» **Data lines**
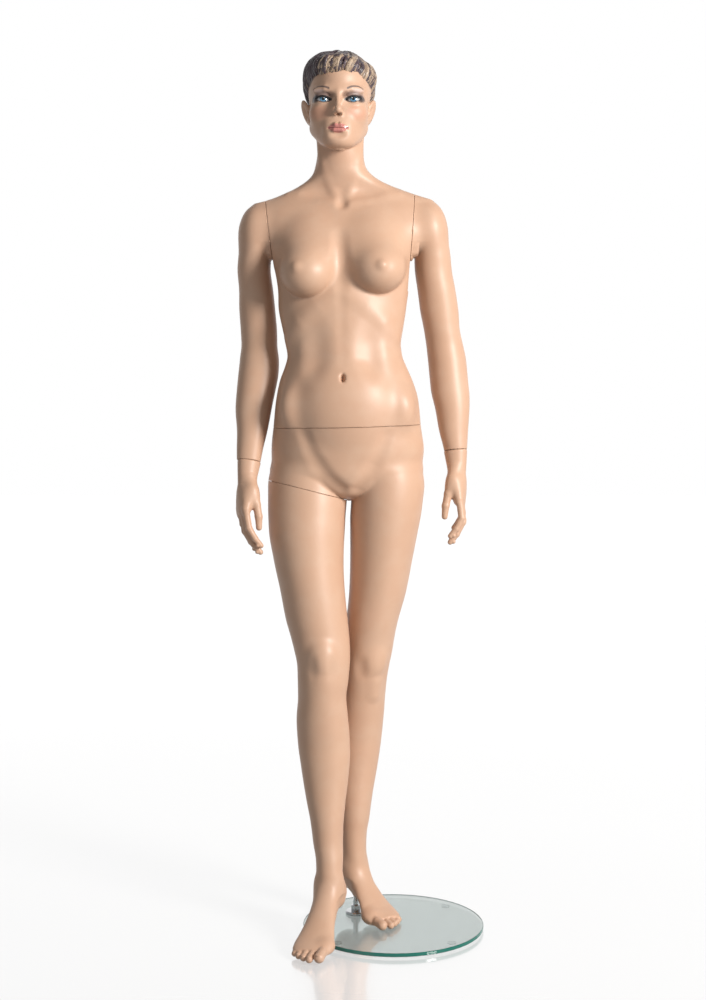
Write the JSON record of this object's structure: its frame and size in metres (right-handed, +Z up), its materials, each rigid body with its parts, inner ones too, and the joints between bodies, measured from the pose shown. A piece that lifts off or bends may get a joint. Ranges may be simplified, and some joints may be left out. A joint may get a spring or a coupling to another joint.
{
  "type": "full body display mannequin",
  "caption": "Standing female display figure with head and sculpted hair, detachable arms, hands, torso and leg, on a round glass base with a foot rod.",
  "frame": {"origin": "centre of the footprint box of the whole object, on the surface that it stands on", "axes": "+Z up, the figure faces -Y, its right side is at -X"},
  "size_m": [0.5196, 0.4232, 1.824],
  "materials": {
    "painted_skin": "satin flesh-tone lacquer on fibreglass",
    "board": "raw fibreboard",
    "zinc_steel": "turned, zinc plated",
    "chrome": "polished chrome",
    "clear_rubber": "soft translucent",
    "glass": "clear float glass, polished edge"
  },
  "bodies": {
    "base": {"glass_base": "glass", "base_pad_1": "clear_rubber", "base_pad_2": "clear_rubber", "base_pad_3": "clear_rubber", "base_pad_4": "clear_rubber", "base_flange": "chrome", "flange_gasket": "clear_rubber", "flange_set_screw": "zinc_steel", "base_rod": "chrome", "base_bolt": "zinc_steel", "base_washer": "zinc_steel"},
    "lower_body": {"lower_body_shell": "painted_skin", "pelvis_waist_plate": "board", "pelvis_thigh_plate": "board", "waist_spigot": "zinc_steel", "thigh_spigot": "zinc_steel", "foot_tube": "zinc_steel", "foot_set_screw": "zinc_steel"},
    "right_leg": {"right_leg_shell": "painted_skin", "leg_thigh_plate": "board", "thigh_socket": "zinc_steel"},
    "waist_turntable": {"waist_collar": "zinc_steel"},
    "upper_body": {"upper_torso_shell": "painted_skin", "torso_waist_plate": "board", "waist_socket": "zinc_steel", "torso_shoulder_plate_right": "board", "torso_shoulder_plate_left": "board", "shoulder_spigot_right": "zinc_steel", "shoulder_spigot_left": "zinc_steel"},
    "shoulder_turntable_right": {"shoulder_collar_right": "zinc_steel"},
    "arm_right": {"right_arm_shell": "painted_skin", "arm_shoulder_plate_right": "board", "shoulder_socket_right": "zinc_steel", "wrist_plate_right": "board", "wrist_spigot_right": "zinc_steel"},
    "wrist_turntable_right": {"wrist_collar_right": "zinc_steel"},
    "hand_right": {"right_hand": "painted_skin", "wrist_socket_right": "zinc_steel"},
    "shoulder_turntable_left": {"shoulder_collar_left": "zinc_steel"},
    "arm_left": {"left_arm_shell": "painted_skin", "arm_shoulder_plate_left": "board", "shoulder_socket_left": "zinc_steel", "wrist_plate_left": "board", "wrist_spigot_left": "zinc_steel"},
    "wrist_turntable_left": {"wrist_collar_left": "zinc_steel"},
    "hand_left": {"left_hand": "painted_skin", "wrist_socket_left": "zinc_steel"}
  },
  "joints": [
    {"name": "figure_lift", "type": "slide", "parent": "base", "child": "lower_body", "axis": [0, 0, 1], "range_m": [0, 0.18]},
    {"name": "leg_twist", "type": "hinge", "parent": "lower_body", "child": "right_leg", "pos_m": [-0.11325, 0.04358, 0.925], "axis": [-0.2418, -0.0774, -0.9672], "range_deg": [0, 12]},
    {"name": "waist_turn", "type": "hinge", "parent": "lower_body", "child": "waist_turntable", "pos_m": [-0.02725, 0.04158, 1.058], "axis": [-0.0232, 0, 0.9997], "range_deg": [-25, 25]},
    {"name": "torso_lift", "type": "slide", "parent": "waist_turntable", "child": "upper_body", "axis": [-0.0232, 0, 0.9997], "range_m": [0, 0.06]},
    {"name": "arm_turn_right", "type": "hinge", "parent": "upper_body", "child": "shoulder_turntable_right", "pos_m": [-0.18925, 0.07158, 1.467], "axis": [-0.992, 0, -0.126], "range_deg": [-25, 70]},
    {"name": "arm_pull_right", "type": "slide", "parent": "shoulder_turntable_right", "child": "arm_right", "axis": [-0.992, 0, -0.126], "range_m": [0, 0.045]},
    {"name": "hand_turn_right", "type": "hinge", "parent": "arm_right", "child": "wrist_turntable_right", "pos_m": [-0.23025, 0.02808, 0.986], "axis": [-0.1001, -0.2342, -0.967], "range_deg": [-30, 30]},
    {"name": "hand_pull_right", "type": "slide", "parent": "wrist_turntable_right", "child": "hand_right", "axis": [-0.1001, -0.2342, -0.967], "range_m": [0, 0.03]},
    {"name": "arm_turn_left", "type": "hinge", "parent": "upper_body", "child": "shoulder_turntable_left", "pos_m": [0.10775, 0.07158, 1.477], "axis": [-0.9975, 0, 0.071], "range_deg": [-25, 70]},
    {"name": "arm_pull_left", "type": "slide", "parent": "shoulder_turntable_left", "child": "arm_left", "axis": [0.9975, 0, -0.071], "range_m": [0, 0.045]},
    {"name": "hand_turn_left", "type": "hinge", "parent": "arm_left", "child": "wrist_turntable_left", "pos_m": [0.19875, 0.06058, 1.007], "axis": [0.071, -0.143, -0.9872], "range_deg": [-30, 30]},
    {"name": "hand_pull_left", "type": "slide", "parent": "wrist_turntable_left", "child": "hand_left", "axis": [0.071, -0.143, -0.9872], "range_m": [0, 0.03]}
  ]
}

» **The request**
Recopy all the lines exactly as they appear.

» **In response**
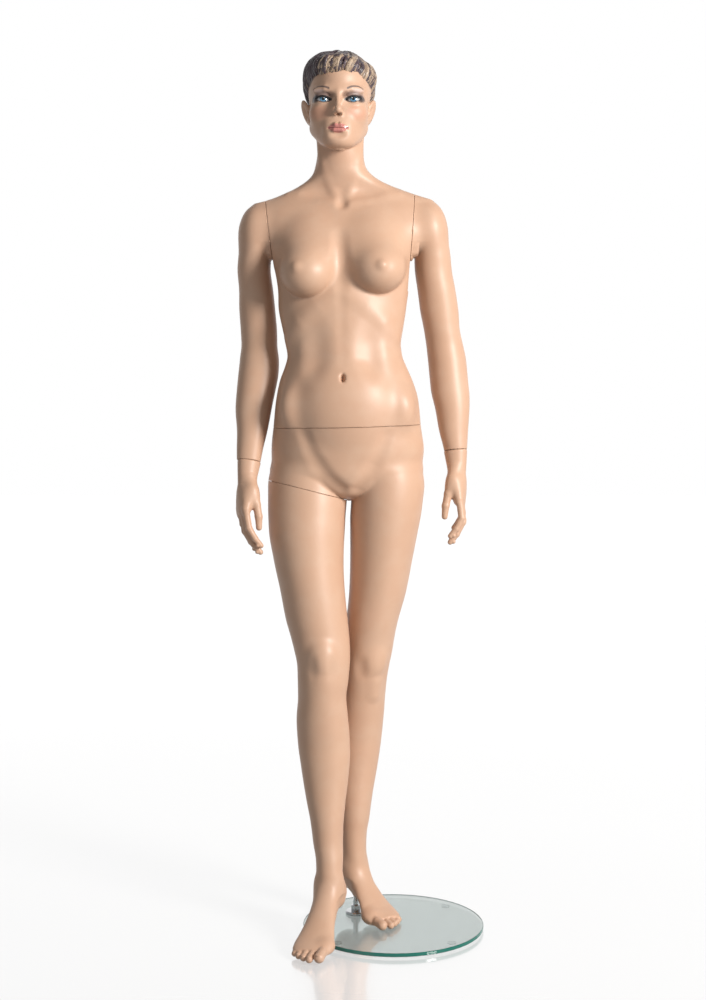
Write the JSON record of this object's structure: its frame and size in metres (right-handed, +Z up), its materials, each rigid body with its parts, inner ones too, and the joints between bodies, measured from the pose shown. A piece that lifts off or bends may get a joint. Ranges may be simplified, and some joints may be left out. A joint may get a spring or a coupling to another joint.
{
  "type": "full body display mannequin",
  "caption": "Standing female display figure with head and sculpted hair, detachable arms, hands, torso and leg, on a round glass base with a foot rod.",
  "frame": {"origin": "centre of the footprint box of the whole object, on the surface that it stands on", "axes": "+Z up, the figure faces -Y, its right side is at -X"},
  "size_m": [0.5196, 0.4232, 1.824],
  "materials": {
    "painted_skin": "satin flesh-tone lacquer on fibreglass",
    "board": "raw fibreboard",
    "zinc_steel": "turned, zinc plated",
    "chrome": "polished chrome",
    "clear_rubber": "soft translucent",
    "glass": "clear float glass, polished edge"
  },
  "bodies": {
    "base": {"glass_base": "glass", "base_pad_1": "clear_rubber", "base_pad_2": "clear_rubber", "base_pad_3": "clear_rubber", "base_pad_4": "clear_rubber", "base_flange": "chrome", "flange_gasket": "clear_rubber", "flange_set_screw": "zinc_steel", "base_rod": "chrome", "base_bolt": "zinc_steel", "base_washer": "zinc_steel"},
    "lower_body": {"lower_body_shell": "painted_skin", "pelvis_waist_plate": "board", "pelvis_thigh_plate": "board", "waist_spigot": "zinc_steel", "thigh_spigot": "zinc_steel", "foot_tube": "zinc_steel", "foot_set_screw": "zinc_steel"},
    "right_leg": {"right_leg_shell": "painted_skin", "leg_thigh_plate": "board", "thigh_socket": "zinc_steel"},
    "waist_turntable": {"waist_collar": "zinc_steel"},
    "upper_body": {"upper_torso_shell": "painted_skin", "torso_waist_plate": "board", "waist_socket": "zinc_steel", "torso_shoulder_plate_right": "board", "torso_shoulder_plate_left": "board", "shoulder_spigot_right": "zinc_steel", "shoulder_spigot_left": "zinc_steel"},
    "shoulder_turntable_right": {"shoulder_collar_right": "zinc_steel"},
    "arm_right": {"right_arm_shell": "painted_skin", "arm_shoulder_plate_right": "board", "shoulder_socket_right": "zinc_steel", "wrist_plate_right": "board", "wrist_spigot_right": "zinc_steel"},
    "wrist_turntable_right": {"wrist_collar_right": "zinc_steel"},
    "hand_right": {"right_hand": "painted_skin", "wrist_socket_right": "zinc_steel"},
    "shoulder_turntable_left": {"shoulder_collar_left": "zinc_steel"},
    "arm_left": {"left_arm_shell": "painted_skin", "arm_shoulder_plate_left": "board", "shoulder_socket_left": "zinc_steel", "wrist_plate_left": "board", "wrist_spigot_left": "zinc_steel"},
    "wrist_turntable_left": {"wrist_collar_left": "zinc_steel"},
    "hand_left": {"left_hand": "painted_skin", "wrist_socket_left": "zinc_steel"}
  },
  "joints": [
    {"name": "figure_lift", "type": "slide", "parent": "base", "child": "lower_body", "axis": [0, 0, 1], "range_m": [0, 0.18]},
    {"name": "leg_twist", "type": "hinge", "parent": "lower_body", "child": "right_leg", "pos_m": [-0.11325, 0.04358, 0.925], "axis": [-0.2418, -0.0774, -0.9672], "range_deg": [0, 12]},
    {"name": "waist_turn", "type": "hinge", "parent": "lower_body", "child": "waist_turntable", "pos_m": [-0.02725, 0.04158, 1.058], "axis": [-0.0232, 0, 0.9997], "range_deg": [-25, 25]},
    {"name": "torso_lift", "type": "slide", "parent": "waist_turntable", "child": "upper_body", "axis": [-0.0232, 0, 0.9997], "range_m": [0, 0.06]},
    {"name": "arm_turn_right", "type": "hinge", "parent": "upper_body", "child": "shoulder_turntable_right", "pos_m": [-0.18925, 0.07158, 1.467], "axis": [-0.992, 0, -0.126], "range_deg": [-25, 70]},
    {"name": "arm_pull_right", "type": "slide", "parent": "shoulder_turntable_right", "child": "arm_right", "axis": [-0.992, 0, -0.126], "range_m": [0, 0.045]},
    {"name": "hand_turn_right", "type": "hinge", "parent": "arm_right", "child": "wrist_turntable_right", "pos_m": [-0.23025, 0.02808, 0.986], "axis": [-0.1001, -0.2342, -0.967], "range_deg": [-30, 30]},
    {"name": "hand_pull_right", "type": "slide", "parent": "wrist_turntable_right", "child": "hand_right", "axis": [-0.1001, -0.2342, -0.967], "range_m": [0, 0.03]},
    {"name": "arm_turn_left", "type": "hinge", "parent": "upper_body", "child": "shoulder_turntable_left", "pos_m": [0.10775, 0.07158, 1.477], "axis": [-0.9975, 0, 0.071], "range_deg": [-25, 70]},
    {"name": "arm_pull_left", "type": "slide", "parent": "shoulder_turntable_left", "child": "arm_left", "axis": [0.9975, 0, -0.071], "range_m": [0, 0.045]},
    {"name": "hand_turn_left", "type": "hinge", "parent": "arm_left", "child": "wrist_turntable_left", "pos_m": [0.19875, 0.06058, 1.007], "axis": [0.071, -0.143, -0.9872], "range_deg": [-30, 30]},
    {"name": "hand_pull_left", "type": "slide", "parent": "wrist_turntable_left", "child": "hand_left", "axis": [0.071, -0.143, -0.9872], "range_m": [0, 0.03]}
  ]
}